▶ [Given problem]:
A line counts if it contains the string "shown"; say how many such lines there are, giving only the number.

##############################

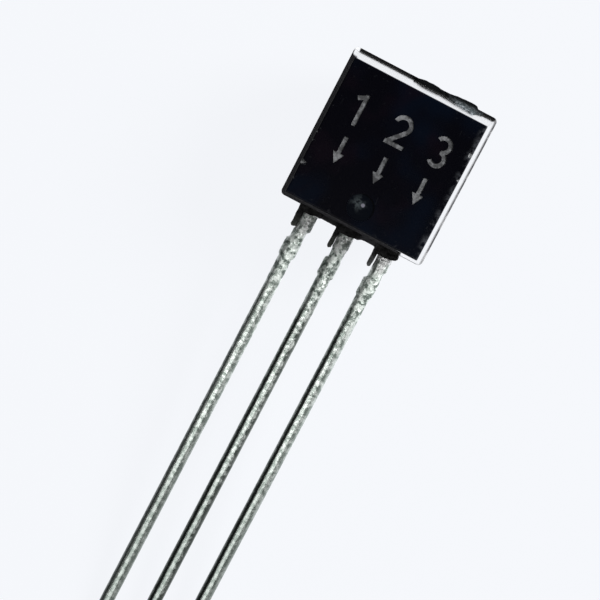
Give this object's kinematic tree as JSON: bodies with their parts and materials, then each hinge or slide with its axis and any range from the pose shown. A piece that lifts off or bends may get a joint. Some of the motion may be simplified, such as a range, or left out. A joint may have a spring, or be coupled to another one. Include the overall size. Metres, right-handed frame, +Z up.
{
  "type": "to-92 transistor",
  "caption": "Small transistor in a black moulded case with a flat front and a round back, on three long tinned leads in a row.",
  "frame": {"origin": "on the surface that the part lies on, under the middle of its box", "axes": "+X across the leads from the first to the third, +Y along the part from the lead tips to the case, +Z up; the flat face looks up, tipped back by the rest tilt"},
  "size_m": [0.0046, 0.019, 0.0042],
  "materials": {
    "moulded_case": "satin",
    "tinned_lead": "satin",
    "silicon_die": "polished",
    "die_bond": "satin",
    "gold_wire": "polished"
  },
  "bodies": {
    "root": {"case": "moulded_case", "collector_lead": "tinned_lead", "base_lead": "tinned_lead", "emitter_lead": "tinned_lead", "die": "silicon_die", "die_attach": "die_bond", "base_wire": "gold_wire", "emitter_wire": "gold_wire"}
  },
  "joints": []
}
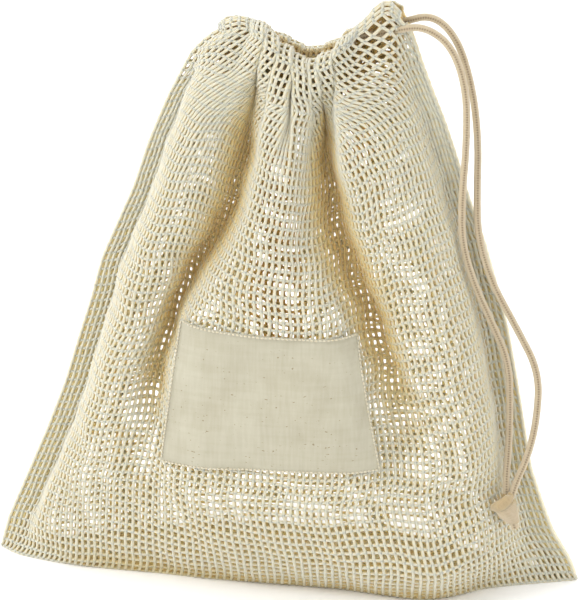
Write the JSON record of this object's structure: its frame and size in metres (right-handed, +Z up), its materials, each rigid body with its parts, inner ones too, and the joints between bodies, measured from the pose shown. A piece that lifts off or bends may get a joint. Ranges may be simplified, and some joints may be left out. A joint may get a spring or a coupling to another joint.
{
  "type": "mesh produce bag",
  "caption": "Cotton net drawstring bag standing on its opened base, mouth gathered by a cord tied in a knot, with a plain woven patch on the front.",
  "frame": {"origin": "on the floor under the middle of the bag, cord not counted", "axes": "+Z up, +X across the bag towards the side where the cord hangs, -Y the front with the patch"},
  "size_m": [0.306, 0.1122, 0.3049],
  "materials": {
    "net": "matt cotton net",
    "thread": "matt cotton thread",
    "patch": "unbleached plain weave",
    "cord": "knitted cotton cord"
  },
  "bodies": {
    "bag": {"front_net_panel": "net", "back_net_panel": "net", "left_seam_allowance": "net", "right_seam_allowance": "net", "left_overlock_stitching": "thread", "right_overlock_stitching": "thread", "front_casing_hem": "net", "back_casing_hem": "net", "front_hem_stitching": "thread", "back_hem_stitching": "thread", "label_patch": "patch", "patch_stitching": "thread", "drawcord_in_casing": "cord"},
    "drawcord": {"front_cord_strand": "cord", "back_cord_strand": "cord", "cord_knot": "cord", "front_cord_tail": "cord", "back_cord_tail": "cord"}
  },
  "joints": [
    {"name": "drawcord_pull", "type": "slide", "parent": "bag", "child": "drawcord", "axis": [0.9781, 0, 0.2079], "range_m": [0, 0.02]}
  ]
}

##############################

▶ [Finished task]:
2